→ Exercise description
Go through the material and pull out every line with the string "joints" in it.

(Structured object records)
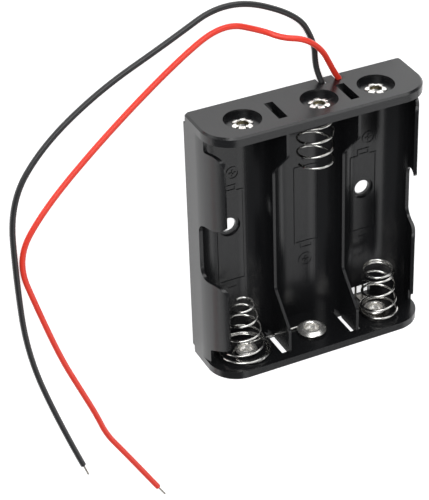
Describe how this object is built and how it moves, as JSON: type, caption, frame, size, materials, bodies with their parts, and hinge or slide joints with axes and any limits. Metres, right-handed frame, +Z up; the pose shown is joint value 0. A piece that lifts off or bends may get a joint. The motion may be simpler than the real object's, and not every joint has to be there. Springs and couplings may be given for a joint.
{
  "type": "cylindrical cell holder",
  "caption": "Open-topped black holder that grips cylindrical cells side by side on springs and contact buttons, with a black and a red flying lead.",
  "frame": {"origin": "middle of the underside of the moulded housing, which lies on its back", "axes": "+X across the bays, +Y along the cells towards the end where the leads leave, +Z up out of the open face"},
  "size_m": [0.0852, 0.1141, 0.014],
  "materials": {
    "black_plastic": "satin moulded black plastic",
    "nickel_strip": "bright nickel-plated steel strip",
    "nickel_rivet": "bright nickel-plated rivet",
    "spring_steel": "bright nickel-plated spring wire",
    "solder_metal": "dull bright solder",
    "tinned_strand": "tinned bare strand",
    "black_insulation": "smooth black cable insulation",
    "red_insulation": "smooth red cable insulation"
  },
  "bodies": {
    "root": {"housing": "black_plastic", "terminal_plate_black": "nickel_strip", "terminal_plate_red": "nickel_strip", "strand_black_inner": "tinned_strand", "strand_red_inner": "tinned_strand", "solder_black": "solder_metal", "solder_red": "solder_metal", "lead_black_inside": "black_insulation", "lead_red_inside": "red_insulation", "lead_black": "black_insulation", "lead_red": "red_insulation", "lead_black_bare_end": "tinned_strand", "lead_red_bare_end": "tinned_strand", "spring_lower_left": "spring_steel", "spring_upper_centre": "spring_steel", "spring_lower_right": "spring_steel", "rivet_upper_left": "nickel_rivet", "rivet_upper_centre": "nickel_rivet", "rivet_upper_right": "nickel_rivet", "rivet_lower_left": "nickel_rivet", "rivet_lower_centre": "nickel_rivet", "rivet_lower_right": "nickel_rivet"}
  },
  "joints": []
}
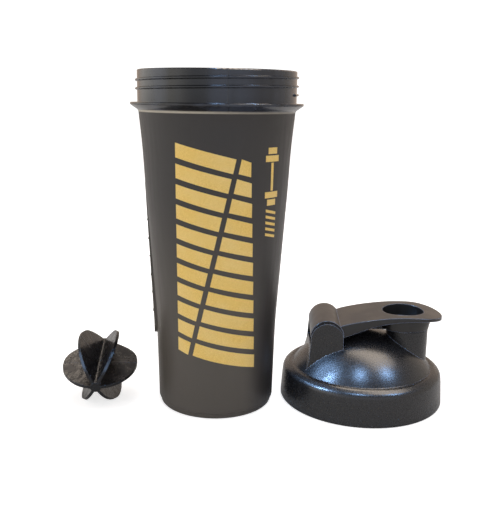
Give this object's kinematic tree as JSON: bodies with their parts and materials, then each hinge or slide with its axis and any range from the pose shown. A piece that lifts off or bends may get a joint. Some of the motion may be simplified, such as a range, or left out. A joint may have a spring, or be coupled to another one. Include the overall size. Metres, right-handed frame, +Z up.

→ Completed task
Describe how this object is built and how it moves, as JSON: type, caption, frame, size, materials, bodies with their parts, and hinge or slide joints with axes and any limits. Metres, right-handed frame, +Z up; the pose shown is joint value 0. A piece that lifts off or bends may get a joint. The motion may be simpler than the real object's, and not every joint has to be there. Springs and couplings may be given for a joint.
  "joints": []